## start
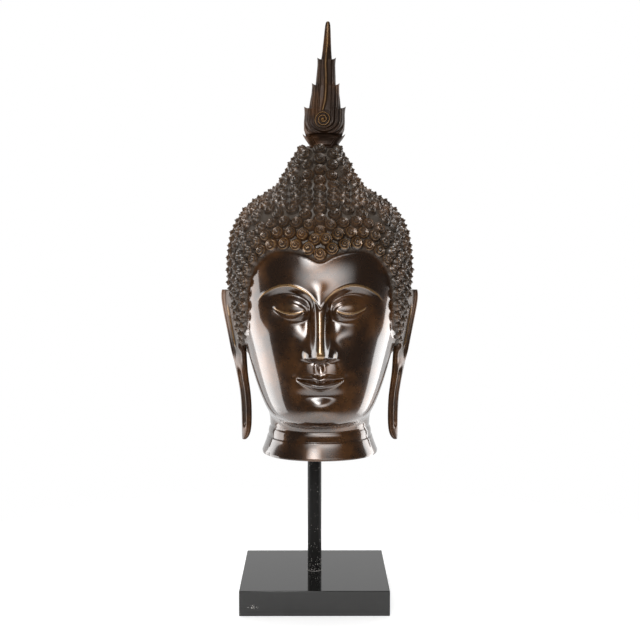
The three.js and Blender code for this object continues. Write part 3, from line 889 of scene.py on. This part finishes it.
# The side's outline: height in front, height at the side, half width, half depth.
flame_rows = [
    (0, 0, 14.4, 11.2), (1.2, 1.2, 15, 11.6), (3, 3, 14.8, 11), (5, 5.8, 16.8, 10.6), (7.6, 9.4, 19.4, 10.8),
    (10, 13.4, 21.9, 11.4), (11, 15.4, 22.5, 11.8), (11.6, 13.2, 20.2, 12), (12.7, 12, 18.6, 12.6),
    (15.2, 14.8, 19.6, 13.4), (20.3, 19.4, 21.2, 14.2), (28.4, 27.4, 21.5, 14.4), (35.5, 35.5, 21.1, 13.8),
    (39.6, 41.2, 21.5, 13.2), (40.8, 43.7, 22, 13), (41.4, 41.2, 18.4, 12.9), (42.4, 40, 16.9, 12.8),
    (49.8, 48.7, 15.9, 11.8), (56.9, 56.9, 14.6, 10.6), (63, 64.6, 14.2, 9.6), (65, 68.2, 14.5, 9.3),
    (65.8, 65.8, 11.6, 9.1), (66.8, 64.6, 10.6, 9), (75.1, 74.1, 10.1, 7.8), (85.3, 86.3, 9.3, 6.6),
    (90.4, 92, 9.5, 6), (91.8, 94.6, 9.8, 5.8), (92.6, 92.6, 6.8, 5.6), (93.6, 91.6, 5.7, 5.5),
    (101.5, 101.1, 4.7, 4.5), (111.7, 111.7, 3.9, 3.8), (122.4, 122.4, 3.2, 3.1), (128, 128, 2.7, 2.6),
    (130.8, 130.8, 2.1, 2), (132, 132, 1, 1),
]


def flame_field(x, height):
    """A distance that the chased lines follow: rings round the volute below, lines to the spike above."""
    body = np.interp(height, [volute_height, 42, 65, 91, 110, 130], [21.5, 21, 20, 18, 15, 12])
    spread = np.abs(x) * 21.5 / body
    drop = np.clip(volute_height - height, 0, None)
    return np.sqrt(spread**2 + (1.15 * drop) ** 2)


def flame_carving(x, height):
    """Height of the chasing on the front and the back, and how near the crest of a line each point is."""
    beside = x - volute_across
    field = flame_field(x, height)
    from_middle = np.hypot(beside, height - volute_height)
    wound = from_middle / 3.3 - np.arctan2(height - volute_height, beside) / (2 * np.pi)
    in_volute = 1 - step(from_middle, volute_radius - 0.8, volute_radius + 0.4)
    lines = np.cos(2 * np.pi * (field - volute_radius) / line_pitch)
    outside = step(field, 5, 7) * (1 - in_volute)
    crest = in_volute * np.cos(2 * np.pi * wound) + outside * lines
    ribs = rib_height * crest
    keel = 1.4 * hill(x, keel_at(height), 1.4) * step(height, volute_height + 6, volute_height + 10) * (
        1 - step(height, 96, 124))
    eye = 1.9 * cap(np.minimum((from_middle / 1.9) ** 2, 1))
    raised = 0.9 * (1 - step(from_middle, volute_radius - 2, volute_radius + 1.5))
    live = step(height, recess_top(x) - 1, recess_top(x) + 1) * (1 - step(height, 122, 128))
    return (ribs + keel + eye + raised) * live, np.clip(0.5 + 0.5 * crest, 0, 1) * live


def leaf_line(height):
    return np.interp(height, [0, 4, 8, 12, 16, 19], [7, 8.5, 11, 14.5, 19, 25])


half_turns = spaced([(0, 52, 54), (52, 90, 24), (90, 128, 20), (128, 180, 14)])
flame_turns = np.radians(np.concatenate([half_turns, [180], 360 - half_turns[:0:-1]]))
run = np.append(spaced([(0, 9, 72), (9, 14, 110), (14, len(flame_rows) - 1, 150)]), len(flame_rows) - 1)
rows = np.array(flame_rows)
spread_rows = np.stack([np.interp(run, np.arange(len(rows)), rows[:, k]) for k in range(4)], -1)
turns, row_at = np.meshgrid(flame_turns, np.arange(len(run)))
front_height, side_height, half_width, half_depth = np.moveaxis(spread_rows[row_at], -1, 0)
sine = np.sin(turns)
cosine = np.cos(turns)
flame_z = front_height + (side_height - front_height) * np.abs(sine) ** 8
flame_x = half_width * sine
flat = np.sign(cosine) * np.abs(cosine) ** 0.8
carving, crest = flame_carving(flame_x, flame_z)
cup = -2.4 * (1 - step(np.abs(flame_x), leaf_line(flame_z) - 1.6, leaf_line(flame_z) + 0.4)) * (
    step(flame_z, 1.5, 4) * (1 - step(flame_z, recess_top(flame_x) - 1.5, recess_top(flame_x) + 1)))
bead = 2.6 * cap(np.minimum((flame_x**2 + (flame_z - 2.6) ** 2) / 2.2, 1))
cup = cup + bead
facing = step(np.abs(cosine), 0.12, 0.5)
flame_y = -(half_depth * flat + np.sign(cosine) * (carving + cup) * facing)
flame_points = np.stack([flame_x + flame_lean * flame_z, flame_y, flame_z], -1)
flame, ring_of, column_of = shape_sphere(
    "flame", len(flame_turns), len(run), flame_points * mm + np.array(flame_foot),
)
bpy.ops.object.shade_smooth_by_angle(angle=math.radians(50))
keel_rub = hill(flame_x, keel_at(flame_z), 1.5) * step(flame_z, volute_height + 6, volute_height + 11)
from_volute = np.hypot(flame_x - volute_across, flame_z - volute_height)
eye_rub = hill(from_volute, 0, 1.8)
swirl_rub = 0.45 * crest**2 * (1 - step(from_volute, 8, 11))
paint(flame, "rub", (0.25 * crest**4 + swirl_rub + 0.6 * keel_rub + 0.9 * eye_rub)[ring_of, column_of])
paint(flame, "hollow", (0.12 * (1 - crest) * step(flame_z, 16, 20))[ring_of, column_of])
settle(flame, "flame", waxed_bronze("flame_bronze", matt=0.92, depth=0.9), "flame_finial")

# Studio
# A white paper floor in front of white paper. Tall soft boxes at both sides reach below the floor, a box and
# a wide sheet of lit paper stand in front, and one box hangs above. Each fades towards its edges, as cloth
# over a lamp does.
side_boxes_up = -0.32
side_boxes_tall = 2.25
side_boxes_fade = 0.07
floor_radius = 0.55


def soft_box(name, place, size, power, fade=0.5, target=(0, 0, 0.33)):
    bpy.ops.object.light_add(type="AREA", location=place)
    light = bpy.context.object
    light.name = name
    light.data.shape = "RECTANGLE"
    light.data.size, light.data.size_y = size
    light.data.energy = power
    light.rotation_mode = "QUATERNION"
    light.rotation_quaternion = (Vector(target) - Vector(place)).to_track_quat("-Z", "Y")
    light.visible_camera = False
    light.data.use_nodes = True
    nodes = Nodes(light.data.node_tree)
    on_cloth = nodes.node("NewGeometry", output="Parametric")
    glow = 1
    for axis in ("X", "Y"):
        along = nodes.node("SeparateXYZ", inputs={0: on_cloth}, output=axis)
        from_edge = 0.5 - nodes.node("Math", {"operation": "ABSOLUTE"}, {0: along - 0.5})
        glow = glow * nodes.rise(from_edge, 0, fade)
    nodes.plug(nodes.tree.nodes["Emission"].inputs["Strength"], glow)


def floor_paint():
    """White paper that glows, a little less near the block as a painted shadow, and fades out before its
    edge.
    """
    shader = Shader("floor_paint")
    x = shader.place("X")
    y = shader.place("Y")
    from_middle = (x * x + y * y) ** 0.5
    # painted shadow: near the block the floor's glow drops to nine tenths of its strength
    lit = shader.rise(from_middle, 0.1, 0.24)
    glow = shader.mix(lit, (0.9, 0.9, 0.9, 1), (1, 1, 1, 1))
    return shader.finish(
        Base_Color=(0.9, 0.9, 0.9, 1), Roughness=0.6, Emission_Color=glow, Emission_Strength=0.69,
        Alpha=shader.rise(from_middle, 0.54, 0.24),
    )


bpy.ops.object.select_all(action="DESELECT")
bpy.ops.mesh.primitive_circle_add(vertices=96, radius=floor_radius, fill_type="NGON")
floor = bpy.context.object
floor.name = "floor"
floor.data.materials.append(floor_paint())

for name, x, y, width, power in (("left_box", -2.35, 0.86, 2.3, 42), ("right_box", 2.12, 1.32, 1.5, 32)):
    size = (width, side_boxes_tall)
    soft_box(name, (x, y, side_boxes_up), size, power, side_boxes_fade, (0, 0, side_boxes_up))
soft_box("front_box", (-0.3, -1.65, 1.25), (1.0, 1.2), 50)
soft_box("front_paper", (0.2, -1.76, 0.62), (3.0, 0.9), 32)
soft_box("top_box", (0, 0.1, 1.9), (1.6, 1.6), 24)

world = bpy.data.worlds.new("studio")
bpy.context.scene.world = world
world.use_nodes = True
sky = Nodes(world.node_tree)
towards = sky.node("SeparateXYZ", inputs={0: sky.node("TexCoord")}, output="Y")
paper = sky.rise(towards, 0.2, 0.5, 0.05, 0.75)
seen = sky.node("LightPath")
sky.plug(sky.tree.nodes["Background"].inputs["Color"], (1, 1, 1, 1))
sky.plug(
    sky.tree.nodes["Background"].inputs["Strength"],
    sky.node("Math", {"operation": "MAXIMUM"}, {0: seen, 1: paper}),
)

camera_distance = 1.2839
camera_height = 0.4012
camera_pitch = 3.592
camera_pan = 0.26
focal_pixels = 1220
frame_shift = 25.6
image_side = 640
bpy.ops.object.camera_add(location=(0, -camera_distance, camera_height))
camera = bpy.context.object
camera.rotation_euler = (math.radians(90 - camera_pitch), 0, math.radians(-camera_pan))
camera.data.sensor_width = 36
camera.data.lens = focal_pixels / image_side * camera.data.sensor_width
camera.data.shift_y = -frame_shift / image_side
bpy.context.scene.camera = camera
bpy.context.scene.view_settings.view_transform = "Standard"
## end
Task to complete: From the first line of the data through the line with "return np.sqrt(spread**2 +", quote each line exactly and add nothing else.

Written reply:
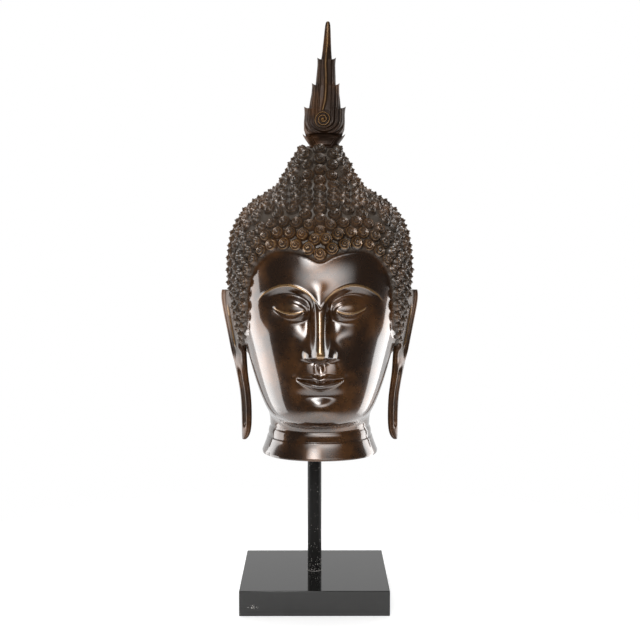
The three.js and Blender code for this object continues. Write part 3, from line 889 of scene.py on. This part finishes it.
# The side's outline: height in front, height at the side, half width, half depth.
flame_rows = [
    (0, 0, 14.4, 11.2), (1.2, 1.2, 15, 11.6), (3, 3, 14.8, 11), (5, 5.8, 16.8, 10.6), (7.6, 9.4, 19.4, 10.8),
    (10, 13.4, 21.9, 11.4), (11, 15.4, 22.5, 11.8), (11.6, 13.2, 20.2, 12), (12.7, 12, 18.6, 12.6),
    (15.2, 14.8, 19.6, 13.4), (20.3, 19.4, 21.2, 14.2), (28.4, 27.4, 21.5, 14.4), (35.5, 35.5, 21.1, 13.8),
    (39.6, 41.2, 21.5, 13.2), (40.8, 43.7, 22, 13), (41.4, 41.2, 18.4, 12.9), (42.4, 40, 16.9, 12.8),
    (49.8, 48.7, 15.9, 11.8), (56.9, 56.9, 14.6, 10.6), (63, 64.6, 14.2, 9.6), (65, 68.2, 14.5, 9.3),
    (65.8, 65.8, 11.6, 9.1), (66.8, 64.6, 10.6, 9), (75.1, 74.1, 10.1, 7.8), (85.3, 86.3, 9.3, 6.6),
    (90.4, 92, 9.5, 6), (91.8, 94.6, 9.8, 5.8), (92.6, 92.6, 6.8, 5.6), (93.6, 91.6, 5.7, 5.5),
    (101.5, 101.1, 4.7, 4.5), (111.7, 111.7, 3.9, 3.8), (122.4, 122.4, 3.2, 3.1), (128, 128, 2.7, 2.6),
    (130.8, 130.8, 2.1, 2), (132, 132, 1, 1),
]


def flame_field(x, height):
    """A distance that the chased lines follow: rings round the volute below, lines to the spike above."""
    body = np.interp(height, [volute_height, 42, 65, 91, 110, 130], [21.5, 21, 20, 18, 15, 12])
    spread = np.abs(x) * 21.5 / body
    drop = np.clip(volute_height - height, 0, None)
    return np.sqrt(spread**2 + (1.15 * drop) ** 2)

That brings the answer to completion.